Les célébrations ne laissent guère de place à l’évocation de la mémoire du saint, ni par des chants religieux ni par d’autres pratiques ; de ce fait le rituel s’apparente beaucoup plus à une fête laïque. D’ailleurs la composante du « comité organisateur » et de l’ « agraw » qui béni les donateurs est dominée par des éléments laïcs, a-religieux, et pour certains d’entre eux anti- religieux, à l’exception du cheikh, et de quelques vieux pratiquants très imprègnes par la tradition culturelle et religieuse kabyles. Le village fait appel, ces dernières années, aux services d’un cheikh (L) enraciné dans le paradigme culturel kabyle et possédant des compétences de communication et de mobilisation reconnues, afin d’attirer et de stimuler la charité des visiteurs (usage de la sono), créant ainsi une ambiance festive. Ce rituel a fait l’objet d’une communication dans le cadre d’un colloque sur les : « Sociétés berbères: Nouvelles approches à l’espace, au temps et aux processus sociaux » organisé par L’AIMS (Institut Américain d’Études Maghrébines) à Rabat au Maroc, du 28 juin au 2 juillet 2012.
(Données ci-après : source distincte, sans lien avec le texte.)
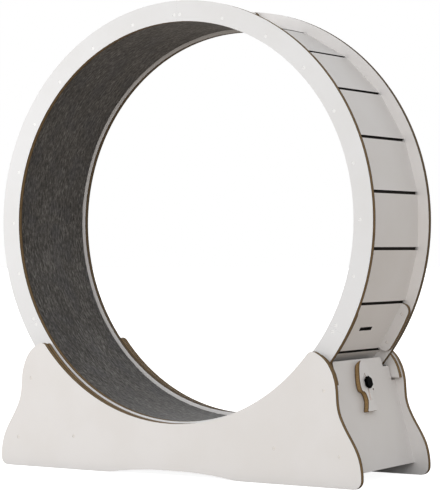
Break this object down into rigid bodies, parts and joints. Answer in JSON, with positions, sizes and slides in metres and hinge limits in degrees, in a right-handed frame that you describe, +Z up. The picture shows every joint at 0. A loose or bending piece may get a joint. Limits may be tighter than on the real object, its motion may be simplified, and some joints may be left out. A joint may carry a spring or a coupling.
{
  "type": "cat exercise wheel",
  "caption": "Large upright running wheel for a cat: two flat rings and a kerfed drum lined with carpet, on rollers in a low cradle base with a sliding wheel lock.",
  "frame": {"origin": "on the floor, centre of the bounding box, under the wheel axis", "axes": "+Z up; +Y along the wheel axis, away from the front; +X towards the end with the wheel lock"},
  "size_m": [1, 0.334, 1.075],
  "materials": {
    "board": "white laminate faces, raw brown fibreboard edges",
    "carpet": "charcoal needle felt",
    "steel": "zinc plated",
    "tyre": "matt",
    "hub": "matt",
    "knob": "fine satin black"
  },
  "bodies": {
    "base": {"side_panel_front": "board", "side_panel_back": "board", "end_board_right": "board", "end_board_left": "board", "saddle_front": "board", "saddle_back": "board", "cross_rail_right": "board", "cross_rail_left": "board", "axle_right": "steel", "axle_left": "steel", "axle_spacer_right": "steel", "axle_spacer_left": "steel", "bearing_inner_races": "steel", "roller_washers": "steel", "panel_screws_front": "steel", "panel_screws_back": "steel", "saddle_screws": "steel", "lock_stud": "steel", "slide_washer": "steel"},
    "wheel": {"ring_front_right": "board", "ring_front_left": "board", "ring_front_bottom": "board", "ring_back_right": "board", "ring_back_left": "board", "ring_back_bottom": "board", "drum_wall_right": "board", "drum_wall_top": "board", "drum_wall_bottom": "board", "tread_carpet": "carpet", "lock_plate_front": "board", "lock_plate_back": "board", "joint_plate_front_top": "board", "joint_plate_back_top": "board", "joint_plate_front_left": "board", "joint_plate_back_left": "board", "ring_screws_front": "steel", "ring_screws_back": "steel", "joint_screws_front": "steel", "joint_screws_back": "steel"},
    "roller_front_right": {"roller_tyre_front_right": "tyre", "roller_hub_front_right": "hub", "roller_bearing_front_right": "steel"},
    "roller_front_left": {"roller_tyre_front_left": "tyre", "roller_hub_front_left": "hub", "roller_bearing_front_left": "steel"},
    "roller_back_right": {"roller_tyre_back_right": "tyre", "roller_hub_back_right": "hub", "roller_bearing_back_right": "steel"},
    "roller_back_left": {"roller_tyre_back_left": "tyre", "roller_hub_back_left": "hub", "roller_bearing_back_left": "steel"},
    "lock_slide": {"lock_slide": "board"},
    "lock_knob": {"lock_knob": "knob", "knob_insert": "steel", "knob_washer": "steel"}
  },
  "joints": [
    {"name": "wheel_spin", "type": "hinge", "parent": "base", "child": "wheel", "pos_m": [0, 0, 0.575], "axis": [0, 1, 0], "continuous": true},
    {"name": "roller_front_right_spin", "type": "hinge", "parent": "base", "child": "roller_front_right", "pos_m": [0.36143, 0, 0.20073], "axis": [0, 1, 0], "continuous": true},
    {"name": "roller_front_left_spin", "type": "hinge", "parent": "base", "child": "roller_front_left", "pos_m": [-0.36143, 0, 0.20073], "axis": [0, 1, 0], "continuous": true},
    {"name": "roller_back_right_spin", "type": "hinge", "parent": "base", "child": "roller_back_right", "pos_m": [0.36143, 0, 0.20073], "axis": [0, 1, 0], "continuous": true},
    {"name": "roller_back_left_spin", "type": "hinge", "parent": "base", "child": "roller_back_left", "pos_m": [-0.36143, 0, 0.20073], "axis": [0, 1, 0], "continuous": true},
    {"name": "lock_slide", "type": "slide", "parent": "base", "child": "lock_slide", "axis": [-0.2605, 0, 0.9655], "range_m": [-0.015, 0.024]},
    {"name": "lock_knob_turn", "type": "hinge", "parent": "base", "child": "lock_knob", "pos_m": [0.4001, -0.0045, 0.21316], "axis": [0.9655, 0, 0.2605], "range_deg": [0, 360]}
  ],
  "couplings": [
    {"joint": "roller_front_right_spin", "follows": "wheel_spin", "ratio": -25},
    {"joint": "roller_front_left_spin", "follows": "wheel_spin", "ratio": -25},
    {"joint": "roller_back_right_spin", "follows": "wheel_spin", "ratio": -25},
    {"joint": "roller_back_left_spin", "follows": "wheel_spin", "ratio": -25}
  ]
}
[15] Pour la compréhension de ce terme de tamusni voir les travaux de Mammeri dans l’introduction aux Poèmes kabyles anciens (1980) et l’entretien avec Mammeri réalisé par Bourdieu, dialogue sur la poésie orale en Kabylie, in Actes de la recherche en sciences sociales, n° 23, Sept 1978. Pour une approche critique de tamusni voir le travail de Mahé, « laïcisme et sacralité dans les qanûns kabyles », Le Caire, Annales Islamologiques, n° 27, 1993, pp.137-156.

[16] Témoignages de certains moudjahidin (O.F. Hamou et C. Achour, O.F. Mamar), et d’autres (anciens) membres du comité de village : A.H. M., O.F. O. etc.

[17] Selon les témoignages de quelques moudjahidin (Dda Achour et O.F. Hamou, ce dernier nous a remis un manuscrit intitulé « histoire de ma vie » rédigé en arabe, en 1996, dans lequel il retrace notamment la chronologie de la guerre d’indépendance dans la région d’Iferhounene), ce système de gestion collégiale du village par un comité des cinq « xemsa n taddart » était investi et contrôlé par les moujahidin du village lors de la guerre d’indépendance. A ce titre, à partir de 1955 le FLN par le biais de Ouahcene At Oufella, du village d’Ahfir (Commune d’Iferhounene) désignait ces cinq membres après accord des villageois acquis à la cause (qui se réunissaient dans axxam n ccix, la résidence de l’imam, propriété du village). À côté de ce comité des cinq, une autre personne est désignée comme « chef de front » qui avait pour tâche de collecter les cotisations et de les distribuer au profit des familles des moudjahidin, d’assurer la surveillance et le renseignement. Il était aussi le chef du village. Parmi les personnes qui avaient occupé cette fonction on citera Latamen Ait Fella, Ould fella Ouremdane et Belkai Saïd.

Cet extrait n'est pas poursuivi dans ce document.